If you had the chance to ask an equipment manufacturer to develop or improve a solution, what would that be?

NEP’s Chris Cannon, director of technical operations UK

We need to listen and create technology that matches the consumer demand. It is important that manufacturers develop products, which ultimately create value to the consumers and customers – without that value it’s hard to find how we collectively make any of our economic models. As a result, over time we have seen new technology enter the market, which has not been able to find a viable financial model.

That being said, it is important to us, and the industry as a whole, that we have a more unified approach to IP standards. How these will be approached to take care of multiple standards in the broadcast environment, along with a better understanding of the standards, which will be put into place or should be for HDR and wide colour space with either 1080p or 4K.

Do you anticipate continuing your Student Day activity – and if so, what are you forthcoming plans

Absolutely. The NEP UK Student Open Day is one of the highlights of the year for us.

For the students, it is a fantastic opportunity to learn from key figures in broadcast and for them to understand what they can expect when they join the industry. Students also have the opportunity to get their hands-on state-of-the-art broadcast technology. In 2017 NEP UK’s 4K production unit, Sargasso, equipped with Sony 4300 cameras, SAM Kahuna switcher, Calrec Apollo audio console and EVS XT3 Channel max replay servers were on hand. Students were able to assume various roles on an OB from camera operator to Director.

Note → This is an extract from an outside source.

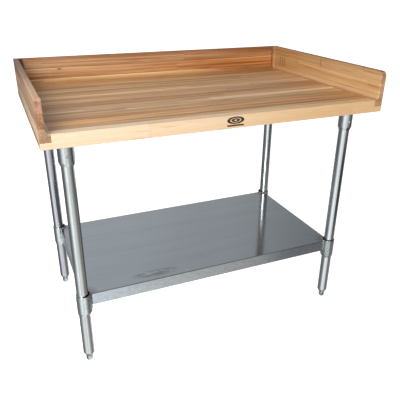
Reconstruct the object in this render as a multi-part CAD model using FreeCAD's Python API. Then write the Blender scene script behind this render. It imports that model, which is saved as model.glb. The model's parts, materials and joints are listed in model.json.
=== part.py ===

It’s also a great chance for us – NEP UK – to talk to course leaders, lecturers and students about the ever-changing world of outside broadcast, and how what is learned during their courses will apply to our area of the broadcast industry.

Skills are changing and there has been a historic lack of candidates in the technology sector for broadcast and media. We decided to try and do something about that and we will continue to invest our time and money in searching for future talent.